Can you reproduce the data beneath, keeping every line exact?

--

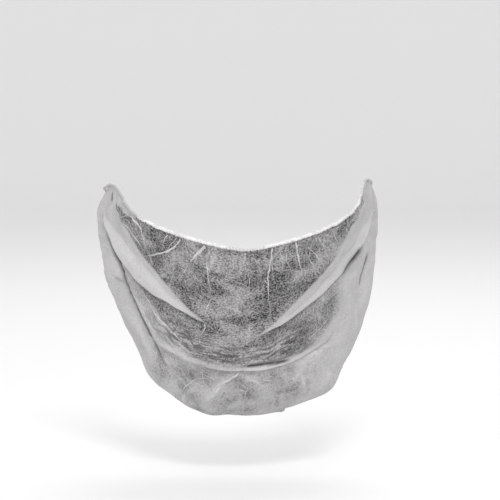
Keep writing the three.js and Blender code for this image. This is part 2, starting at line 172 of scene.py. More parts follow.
# Sharp creases that stand up as thin doubled ridges: radius, then corners as angle and share
RIDGES = (
    (0.95, ((-19, 0.003), (-23, 0.045), (-26, 0.085))),
    (0.22, ((-26, 0.085), (-28.5, 0.14), (-31, 0.205))),
    (0.3, ((-15, 0.0), (-17, 0.03), (-18.5, 0.05))),
    (0.34, ((-18.5, 0.035), (-17.5, 0.08), (-16.5, 0.13), (-14.5, 0.21))),
    (0.28, ((-14.5, 0.2), (-16.5, 0.25), (-17.5, 0.3))),
    (0.4, ((-0.3, 0.0), (-0.6, 0.025), (-1.5, 0.05))),
    (0.22, ((0.5, 0.07), (1.2, 0.1), (1, 0.135))),
    (0.4, ((13.5, 0.0), (11, 0.07), (10, 0.11), (10, 0.18), (10.5, 0.28))),
    (0.28, ((8, 0.105), (9, 0.118), (10, 0.13))),
    (0.5, ((26.5, 0.0), (27, 0.065), (28, 0.15))),
    (0.3, ((30.5, 0.045), (34.5, 0.13), (41.5, 0.27))),
    (0.34, ((32.5, 0.035), (37.5, 0.105), (43.5, 0.24))),
    (0.28, ((41.5, 0.08), (46.5, 0.21))),
    (0.34, ((54, 0.02), (60, 0.15))),
    (0.24, ((47, 0.01), (49.5, 0.09), (51, 0.13))),
    (0.6, ((-32.5, 0.003), (-34.5, 0.04), (-40, 0.095), (-46.5, 0.15), (-53, 0.225))),
    (0.3, ((-39.5, 0.005), (-41, 0.045), (-41.5, 0.095))),
    (0.55, ((-72, 0.115), (-65, 0.02), (-59.5, 0.025), (-55, 0.06), (-52, 0.115), (-51.5, 0.2))),
    (0.45, ((-74.5, 0.15), (-66.5, 0.125), (-60, 0.135), (-54.5, 0.16), (-51.5, 0.195))),
    (0.3, ((-70, 0.085), (-64, 0.065), (-60, 0.09), (-57, 0.13))),
    (0.4, ((-18, 0.325), (-16.5, 0.35), (-17, 0.385))),
    (0.65, ((7, 0.49), (3, 0.545), (-3, 0.575), (-8, 0.635), (-9, 0.69))),
    (0.4, ((4, 0.545), (9.5, 0.575), (13, 0.61))),
    (0.3, ((-11, 0.552), (-6.5, 0.565), (-3.2, 0.572))),
    (0.3, ((19.5, 0.575), (20.5, 0.6), (22, 0.63))),
    (0.3, ((22, 0.575), (24, 0.625))),
    (0.34, ((28, 0.56), (25, 0.585), (21, 0.612))),
    (0.34, ((26, 0.59), (26, 0.63), (27, 0.685))),
    (0.36, ((33, 0.592), (35, 0.64), (38, 0.71))),
    (0.3, ((-29.5, 0.555), (-27.5, 0.57), (-26, 0.6))),
    (0.26, ((4, 0.66), (5, 0.61), (7, 0.58))),
    (0.36, ((-34, 0.54), (-33, 0.58), (-34, 0.63))),
    (0.4, ((-21.5, 0.67), (-18.5, 0.615), (-12.5, 0.565))),
    (0.3, ((-28, 0.635), (-24, 0.665), (-22, 0.69))),
    (0.4, ((-51.5, 0.385), (-44.5, 0.395), (-36.5, 0.415), (-29, 0.425), (-23.5, 0.44), (-19.5, 0.45))),
    (0.22, ((42, 0.43), (36, 0.45), (27, 0.46))),
)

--

Expected output:
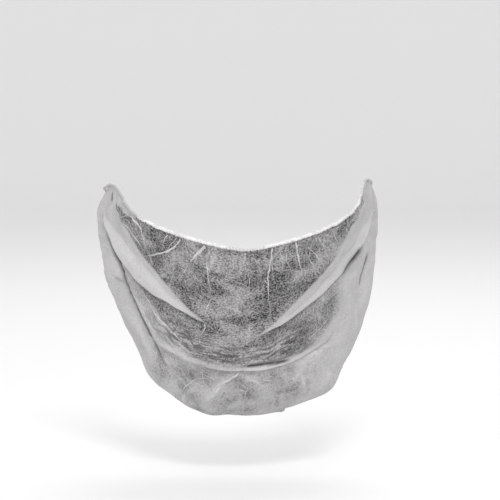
Keep writing the three.js and Blender code for this image. This is part 2, starting at line 172 of scene.py. More parts follow.
# Sharp creases that stand up as thin doubled ridges: radius, then corners as angle and share
RIDGES = (
    (0.95, ((-19, 0.003), (-23, 0.045), (-26, 0.085))),
    (0.22, ((-26, 0.085), (-28.5, 0.14), (-31, 0.205))),
    (0.3, ((-15, 0.0), (-17, 0.03), (-18.5, 0.05))),
    (0.34, ((-18.5, 0.035), (-17.5, 0.08), (-16.5, 0.13), (-14.5, 0.21))),
    (0.28, ((-14.5, 0.2), (-16.5, 0.25), (-17.5, 0.3))),
    (0.4, ((-0.3, 0.0), (-0.6, 0.025), (-1.5, 0.05))),
    (0.22, ((0.5, 0.07), (1.2, 0.1), (1, 0.135))),
    (0.4, ((13.5, 0.0), (11, 0.07), (10, 0.11), (10, 0.18), (10.5, 0.28))),
    (0.28, ((8, 0.105), (9, 0.118), (10, 0.13))),
    (0.5, ((26.5, 0.0), (27, 0.065), (28, 0.15))),
    (0.3, ((30.5, 0.045), (34.5, 0.13), (41.5, 0.27))),
    (0.34, ((32.5, 0.035), (37.5, 0.105), (43.5, 0.24))),
    (0.28, ((41.5, 0.08), (46.5, 0.21))),
    (0.34, ((54, 0.02), (60, 0.15))),
    (0.24, ((47, 0.01), (49.5, 0.09), (51, 0.13))),
    (0.6, ((-32.5, 0.003), (-34.5, 0.04), (-40, 0.095), (-46.5, 0.15), (-53, 0.225))),
    (0.3, ((-39.5, 0.005), (-41, 0.045), (-41.5, 0.095))),
    (0.55, ((-72, 0.115), (-65, 0.02), (-59.5, 0.025), (-55, 0.06), (-52, 0.115), (-51.5, 0.2))),
    (0.45, ((-74.5, 0.15), (-66.5, 0.125), (-60, 0.135), (-54.5, 0.16), (-51.5, 0.195))),
    (0.3, ((-70, 0.085), (-64, 0.065), (-60, 0.09), (-57, 0.13))),
    (0.4, ((-18, 0.325), (-16.5, 0.35), (-17, 0.385))),
    (0.65, ((7, 0.49), (3, 0.545), (-3, 0.575), (-8, 0.635), (-9, 0.69))),
    (0.4, ((4, 0.545), (9.5, 0.575), (13, 0.61))),
    (0.3, ((-11, 0.552), (-6.5, 0.565), (-3.2, 0.572))),
    (0.3, ((19.5, 0.575), (20.5, 0.6), (22, 0.63))),
    (0.3, ((22, 0.575), (24, 0.625))),
    (0.34, ((28, 0.56), (25, 0.585), (21, 0.612))),
    (0.34, ((26, 0.59), (26, 0.63), (27, 0.685))),
    (0.36, ((33, 0.592), (35, 0.64), (38, 0.71))),
    (0.3, ((-29.5, 0.555), (-27.5, 0.57), (-26, 0.6))),
    (0.26, ((4, 0.66), (5, 0.61), (7, 0.58))),
    (0.36, ((-34, 0.54), (-33, 0.58), (-34, 0.63))),
    (0.4, ((-21.5, 0.67), (-18.5, 0.615), (-12.5, 0.565))),
    (0.3, ((-28, 0.635), (-24, 0.665), (-22, 0.69))),
    (0.4, ((-51.5, 0.385), (-44.5, 0.395), (-36.5, 0.415), (-29, 0.425), (-23.5, 0.44), (-19.5, 0.45))),
    (0.22, ((42, 0.43), (36, 0.45), (27, 0.46))),
)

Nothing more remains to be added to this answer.